Sacred symbols have been used since ages to express the profound spiritual, metaphysical and philosophical concepts regarding man and his evolution towards the Supreme Reality. Symbols are found in various forms across different religions of the world and their universality can be substantiated by their appearance in widely separated cultures. Every symbol yields a wealth of understanding, suggesting a vast evolutionary scheme embracing the entire Cosmos, leading us to contemplate the deepest mysteries of existence.
The symbol of ‘AUM’ in Sanskrit characters represents the idea of a creative Logos, sounding throughout and sustaining the universe. It corresponds to the Logos of the old Testament viz., “In the beginning was the Word, and the Word was with God, and the Word was God.” It also corresponds to the ‘AHUN’ of the Zoroastrian religion and the ‘HUM’ of the Buddhist Mahamantra: ‘Om Mani Padmey Hum’.
‘Aum’, as every occult enthusiast knows, is a safe, productive, constructive and endless form of sheer energy. If you break it up into three parts, they symbolise the continuity of the past, present and future, viz. A – past; U – present and M – future. ‘Aum’ is the Alpha and Omega of all philosophic thoughts. It is Divine Truth. The symbol of AUM itself uplifts your consciousness, inspiring the human spirit to evolve towards spiritual perfection. It is a primordial force, the ultimate source behind all that exists. ‘Aum’ just is and can be defined no further since it is beyond the attributes of our manifested universe with its limitations of time and space – though, in reality, there is no time and space! Innumerable universes evolve from it and dissolve into it when one world-cycle (yuga) is completed. It permeates the entire cosmos, infusing all matter with energy, whether that matter is solid, liquid, gaseous or vibrational.
If you concentrate on the outline of the symbol of Aum, as traditionally drawn in our script, it looks like a spiritual galaxy, a living cell, a sprouting seed or even a foetus curled up in a womb, signifying the primordial seed of all creation. Constant recitation of AUM works as spiritual alchemy on all our bodies viz: physical, mental, astral, emotional and spiritual, thus purifying their atoms. It is light, life and love (Sat-Chit-Anand) vibrant in everything and embracing all in Oneness.
The symbol of ‘Ankh’ (or the crux ‘Ansata’) comprises a circle surmounting the Tau cross (the type of cross which follows the shape of letter T). The Ankh is an ancient Egyptian symbol of great esoteric value, portraying the resurrection of the spirit expressed as the triumph of life over death, or spirit over matter, of good over evil. This Egyptian concept of ‘Resurrection’ is found in almost all religions.

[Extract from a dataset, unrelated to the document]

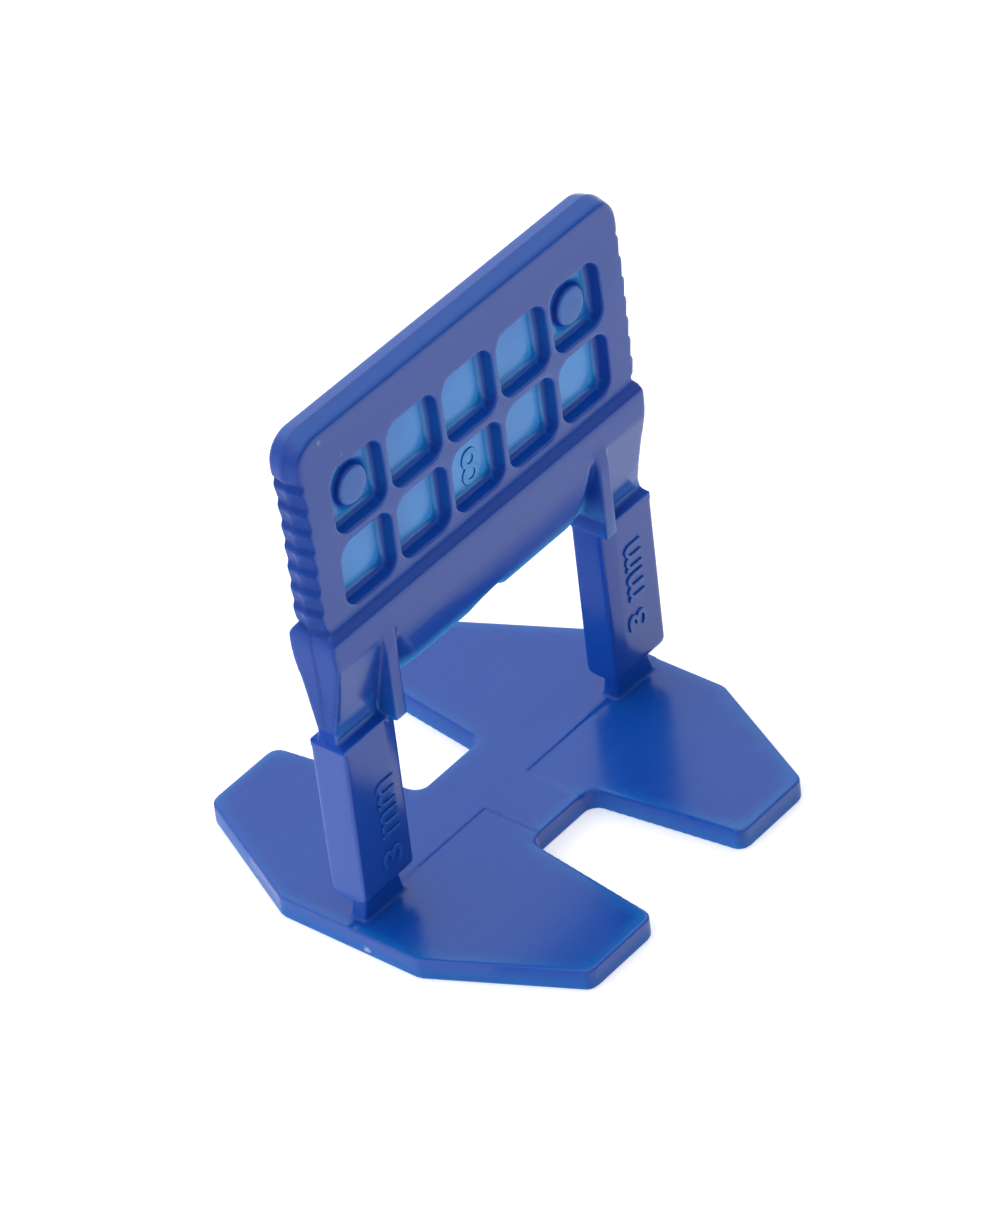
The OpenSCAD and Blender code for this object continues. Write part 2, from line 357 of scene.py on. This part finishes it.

The symbol of Interlaced Triangles, often called the double-triangle, and known in Hebrew religion as the Seal of Solomon or the Star of David, symbolises the three facets of the Creator, also known as ‘Trinity’ in various religions and personified in Christianity as God the Father, son and the Holy Ghost. In Hinduism, it is personified as Brahma, Vishnu and Shiva. In ancient Egypt it was Horus, Isis and Osiris.
The symbol of ‘Swastika’ acknowledges the Trinity aspect of the deity. The Swastika is associated with the third aspect, the third person of the Trinity, who is at once the Creator and the Destroyer, like Shiva in Hinduism and Holy Ghost in Christianity. The Swastika (not to be mixed-up with the Nazi Swastika) is a Fiery Cross of arms of whirling flames revolving clockwise to represent tremendous energies of nature, incessantly creating and dissolving the forms through which ‘evolutionary’ process takes place.
The ‘Asho Farohar’ symbol of us Zoroastrians reminds human beings of the purpose for which every soul incarnates (which is debatable in Zoroastrianism) – namely, spiritual evolution. The center represents the Soul and the two wings have 72 feathers layered into 5 bands on each wing. Hence the mystic number 72+72=144, corresponding to the 144 chapters on Karmic Law, called ‘Keshash’.
The two whorls on either side of the wings represent the primordial twin forces of nature affecting a soul like light and darkness, positive and negative, good and bad. The head symbolizes ‘free-will’ with which to make right choices and decisions. Of the two hands of the Farohar, the left hand which holds a circle (allegedly) represents the wheel of rebirths while the right hand, pointing upwards represents liberation (Moksh, Nirvana or Ravaan-Bokhtegi).
Every escoteric symbol is a metaphysical signpost, concentrating the Laws of Vibrational Frequencies of Sound and Light. When you contact a symbol with one of your five senses, they energise your aura first and later, your dense physical body, reaching and rejuvenating every organ, every tissue, cell and every atom of your body with light, life and love or Sat-Chit-Anand, which is the real nature of our soul.